Later a woman had called LFL Insurance, and although Leronda wasn’t her agent, she was still able to help her file her claim, get her a hotel to stay in, and closed out the call with a prayer of hope and love.

Leronda is a big believer that if you make withdrawals from your community, you must make deposits. We get the sense from talking with Leronda, she has a giant surplus with her community.

In fact, she was honored by Erie Insurance and won the Erie Community Service Award. She is constantly giving back and making connections with her community. Especially the youth in the community. During the Black Lives Matter (BLM) movement the local Chief of Police provided her with a couple of names of high school students that wanted to do a walk, so she helped them orchestrate a large event with a very diverse mix of people from the community. She supports many local groups and when asked she will research the mission of the organization and contribute financially if it aligns with her values.

Leronda recognizes she has a platform, and she leverages it to get behind people and what’s important to them. In fact, last March she recognized COVID was greatly impacting black people as data has shown that there are far more black people dying from COVID than any other ethnicity.

So last March, she started a Facebook group called “Black Health Matters” and the group has grown to over 1,600 people. It’s a community of people, coming together to talk about health issues, sharing healthy recipes, how to lose weight, and featuring doctors, nurses, and pharmacists to provide perspectives and tips.

Being a diverse leader, Leronda recognizes the importance and need to surround yourself with people that do not think or look like you do. In her words, “that is how we are going to be successful as a society”. She has recognized that helping others succeed is how we help progress DEI efforts. Leronda feels successful when she can help others be successful. We can all help people progress and help others to feel successful.

When it comes to improving your DEI journey, Leronda has some tips. Be vulnerable, admit that you’re coming up short. That’s when big things can happen.

Leronda recommends going to diverse events, submerging yourself in diverse cultures, pay attention to what is going on around you so that you can communicate and advocate for the issues that are happening. If you’re looking to add diversity to your business, pay attention when you’re out in public. When you receive exceptional service in retail or food, have a conversation with that person and see if there could be a fit for your business. That is exactly how Leronda found her CSR, Troi, who went from working at a nail salon to be being an exceptional professional staff at LFL Insurance.

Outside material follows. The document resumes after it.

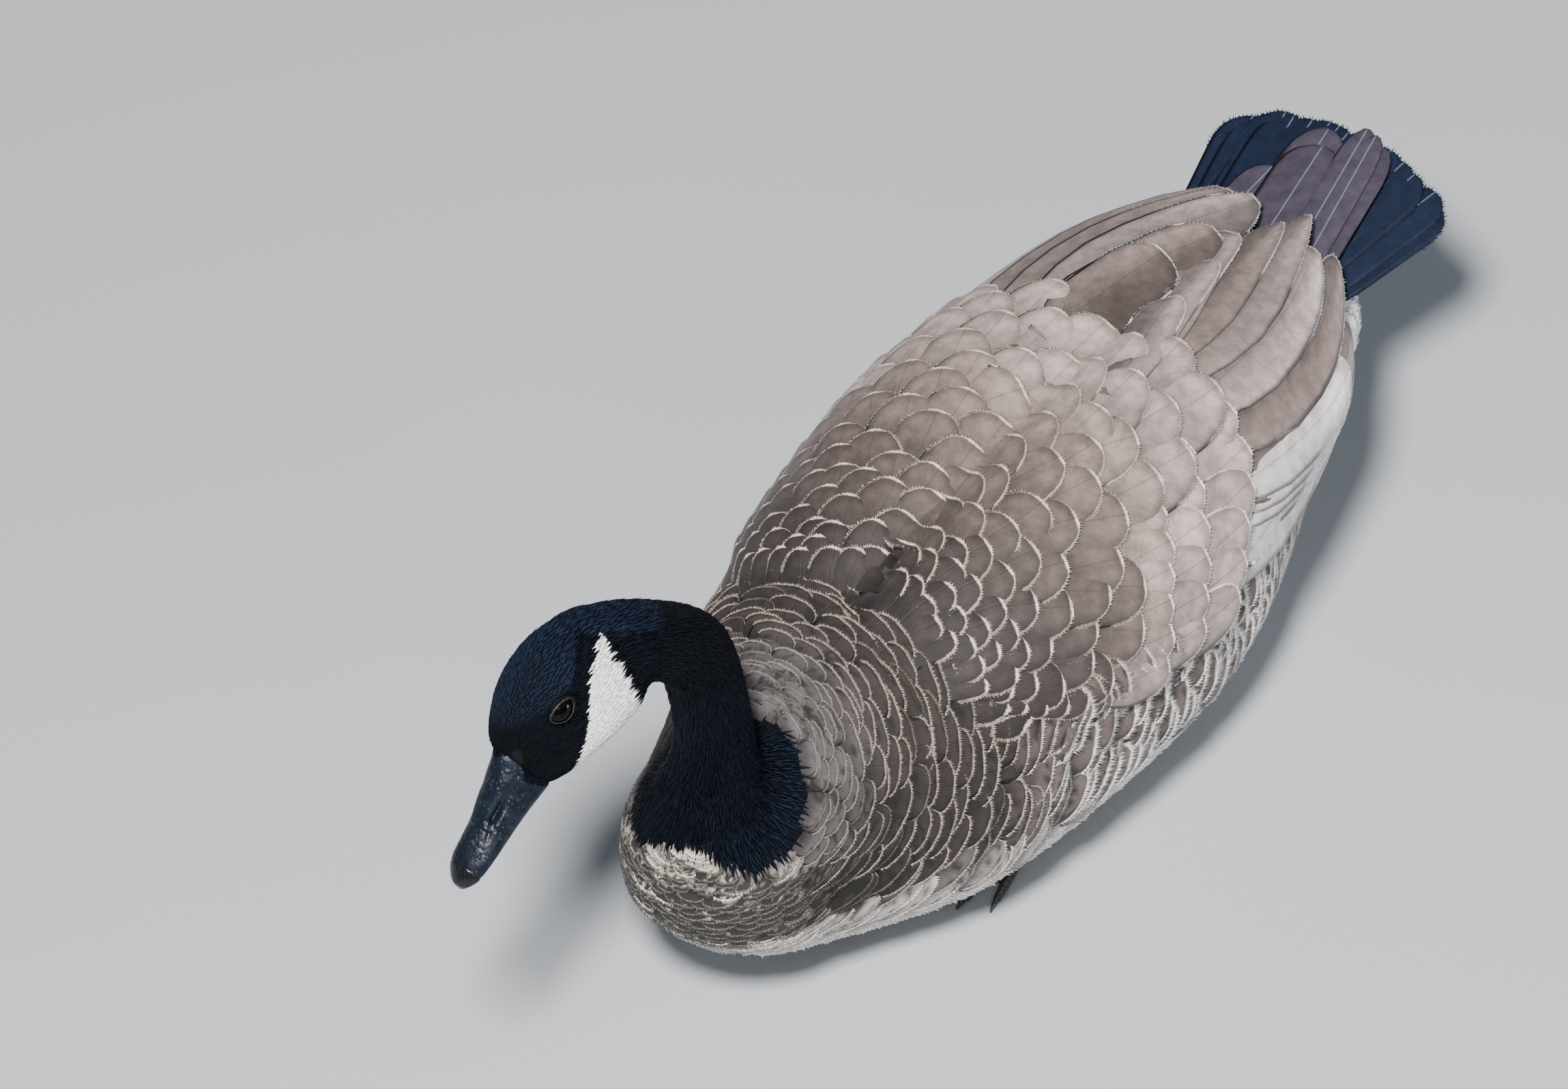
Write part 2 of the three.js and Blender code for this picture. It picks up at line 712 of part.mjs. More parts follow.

Leronda’s advice for the next generation and diverse agents – do the work and put in the hours. No one is going to be your client just because. You will have friends and family that you need to win over. Do not take it personally, or let it hurt your feelings if they don’t become a client. Sometimes you need to prove your worth even to the people that are closest to you.

But know, you are constantly on the clock, so do not get trapped in unsavory conversations, or post insensitive things to social media. People are always watching, and they remember. Try to do things correctly the first time, because mistakes can be costly. Hire the professionals like an accountant or bookkeepers, and attorneys, and join your association as they will help you avoid costly mistakes.

In closing, to everyone reading, DEI, building an insurance agency and a life of helping others is a journey. If the one thing I learned from this conversation with Leronda, it’s to pay attention. Pay attention to what’s happening around you, help the person next to you, ask questions, acknowledge that none of us are where we should be, and let’s all commit to doing better.